For the Stokes problem, the variationnal formulation is :

Mathematician version
\[\int_\Omega \nabla u : \nabla v -\int_{\Omega} p \nabla \cdot v + \int_{\partial \Omega} \left(p n - \frac{\partial u}{\partial n}\right) \cdot v = f\]
\[\left(-p n + \frac{\partial u}{\partial n}\right) = 0 \mbox{ Neumann}\]
Mecanician version
\[\sigma (u,p)= -p I + 2 \mu D(u), \quad D(u)=\frac{1}{2}\left(\nabla u + \nabla u^T\right)\\ \int_\Omega \sigma(u,p) : \nabla v + \int_{\partial \Omega} (\sigma(u,p) n) \cdot v = f\]
\[\sigma(u,p) n = 0 \mbox{ Neumann}\]

X-Y surface:

\[n=e_z(0,0,1) \quad \tau_1 = (1,0,0) \quad \tau_2(0,1,0)\]
\[K \tau_1 = 0 \\ K \tau_2 = 0 \\ K = \begin{bmatrix} 2 \partial_x u_x& \partial_y u_x+\partial_x u_y & \partial_z u_x+\partial_x u_z\\ \partial_x u_y+\partial_y u_x & 2\partial_y u_y & \partial_z u_y+\partial_y u_z\\ \partial_x u_z+\partial_z u_x& \partial_y u_z+\partial_z u_y +\partial_x u_y & 2\partial_z u_z\\ \end{bmatrix} \cdot \begin{bmatrix}0\\0\\1\end{bmatrix} = \begin{bmatrix} \partial_z u_x+\partial_x u_z\\ \partial_z u_y+\partial_y u_z\\ 2\partial_z u_z\\ \end{bmatrix}\]
\[K \tau_1 = \partial_z u_x+\partial_x u_z\\ K \tau_2 = \partial_z u_y+\partial_y u_z\]

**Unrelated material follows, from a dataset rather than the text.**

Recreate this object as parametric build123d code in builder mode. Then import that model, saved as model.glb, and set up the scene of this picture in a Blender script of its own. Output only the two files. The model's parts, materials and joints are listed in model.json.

in the formulation we have only

\[\int_{XY} (-p + 2\partial_z u_x) v_z = \int_{XY} ( ( -p + n \cdot K ) n )\cdot v\]
We need to verify that the term above is indeed implemented in Feel++
\[u \cdot n = 0 = u_z\]
we can already set the Dirichlet unknowns component - wise